___ Dataset excerpt

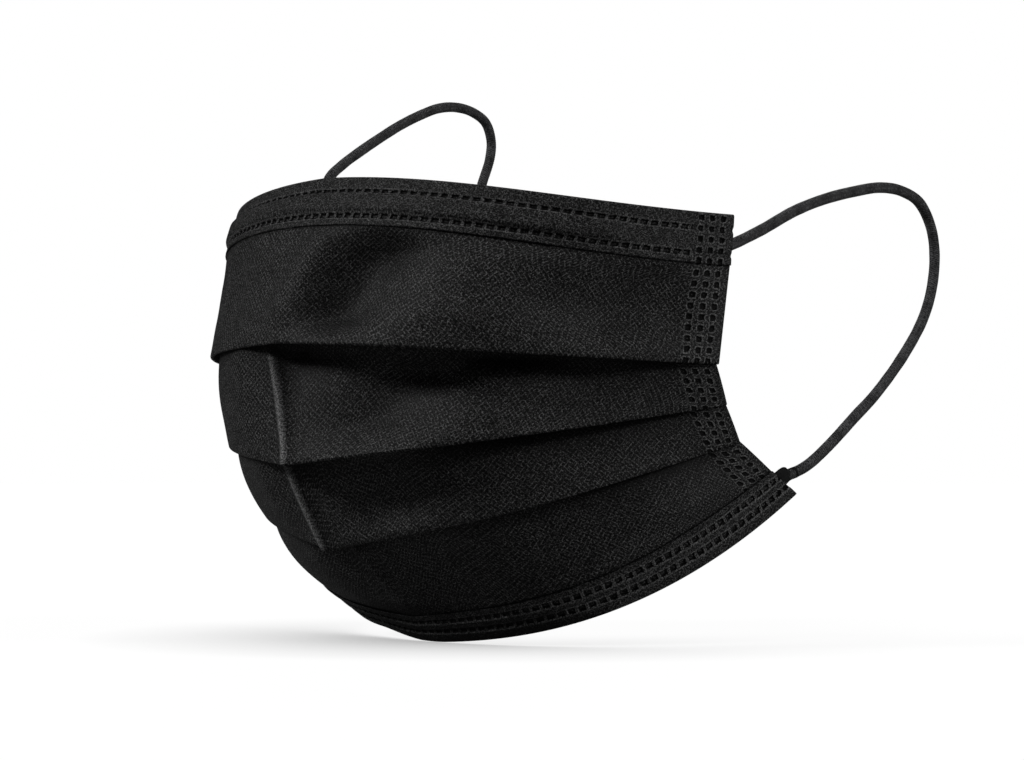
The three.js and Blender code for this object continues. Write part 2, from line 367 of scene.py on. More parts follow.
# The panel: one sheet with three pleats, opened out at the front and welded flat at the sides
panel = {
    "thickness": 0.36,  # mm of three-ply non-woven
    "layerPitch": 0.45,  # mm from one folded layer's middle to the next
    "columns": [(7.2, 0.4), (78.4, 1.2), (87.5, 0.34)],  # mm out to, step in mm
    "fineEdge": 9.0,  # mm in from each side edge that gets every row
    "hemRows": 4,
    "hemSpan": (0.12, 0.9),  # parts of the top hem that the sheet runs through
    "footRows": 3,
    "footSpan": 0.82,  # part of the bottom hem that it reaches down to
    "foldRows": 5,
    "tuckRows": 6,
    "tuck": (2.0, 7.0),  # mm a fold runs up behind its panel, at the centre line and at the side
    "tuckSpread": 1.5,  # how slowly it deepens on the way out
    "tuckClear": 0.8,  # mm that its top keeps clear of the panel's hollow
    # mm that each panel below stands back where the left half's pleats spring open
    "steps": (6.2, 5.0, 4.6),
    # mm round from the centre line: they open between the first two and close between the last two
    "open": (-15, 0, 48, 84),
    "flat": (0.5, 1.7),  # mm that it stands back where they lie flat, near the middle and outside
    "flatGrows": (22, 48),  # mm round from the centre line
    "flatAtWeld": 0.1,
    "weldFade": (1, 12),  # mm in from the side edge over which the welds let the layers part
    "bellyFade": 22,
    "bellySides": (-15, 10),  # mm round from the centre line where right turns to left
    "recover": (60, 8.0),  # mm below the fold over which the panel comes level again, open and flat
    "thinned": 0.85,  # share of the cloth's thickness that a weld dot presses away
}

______

Repeat the material above in full, exactly as it stands.

## Completed task
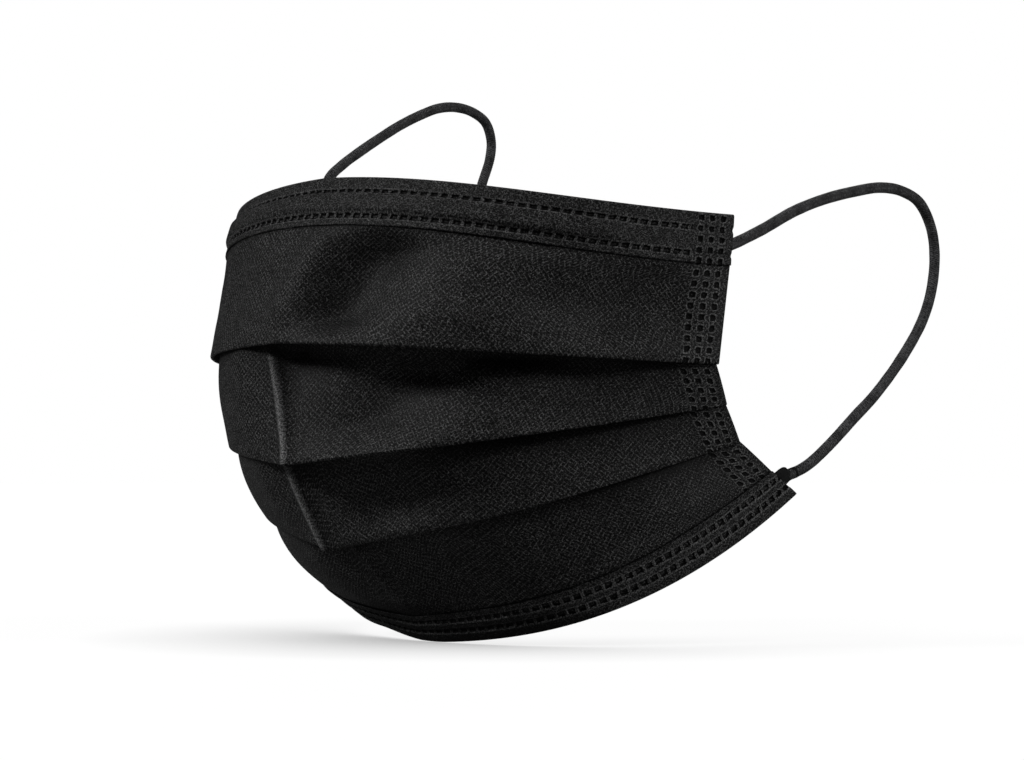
The three.js and Blender code for this object continues. Write part 2, from line 367 of scene.py on. More parts follow.
# The panel: one sheet with three pleats, opened out at the front and welded flat at the sides
panel = {
    "thickness": 0.36,  # mm of three-ply non-woven
    "layerPitch": 0.45,  # mm from one folded layer's middle to the next
    "columns": [(7.2, 0.4), (78.4, 1.2), (87.5, 0.34)],  # mm out to, step in mm
    "fineEdge": 9.0,  # mm in from each side edge that gets every row
    "hemRows": 4,
    "hemSpan": (0.12, 0.9),  # parts of the top hem that the sheet runs through
    "footRows": 3,
    "footSpan": 0.82,  # part of the bottom hem that it reaches down to
    "foldRows": 5,
    "tuckRows": 6,
    "tuck": (2.0, 7.0),  # mm a fold runs up behind its panel, at the centre line and at the side
    "tuckSpread": 1.5,  # how slowly it deepens on the way out
    "tuckClear": 0.8,  # mm that its top keeps clear of the panel's hollow
    # mm that each panel below stands back where the left half's pleats spring open
    "steps": (6.2, 5.0, 4.6),
    # mm round from the centre line: they open between the first two and close between the last two
    "open": (-15, 0, 48, 84),
    "flat": (0.5, 1.7),  # mm that it stands back where they lie flat, near the middle and outside
    "flatGrows": (22, 48),  # mm round from the centre line
    "flatAtWeld": 0.1,
    "weldFade": (1, 12),  # mm in from the side edge over which the welds let the layers part
    "bellyFade": 22,
    "bellySides": (-15, 10),  # mm round from the centre line where right turns to left
    "recover": (60, 8.0),  # mm below the fold over which the panel comes level again, open and flat
    "thinned": 0.85,  # share of the cloth's thickness that a weld dot presses away
}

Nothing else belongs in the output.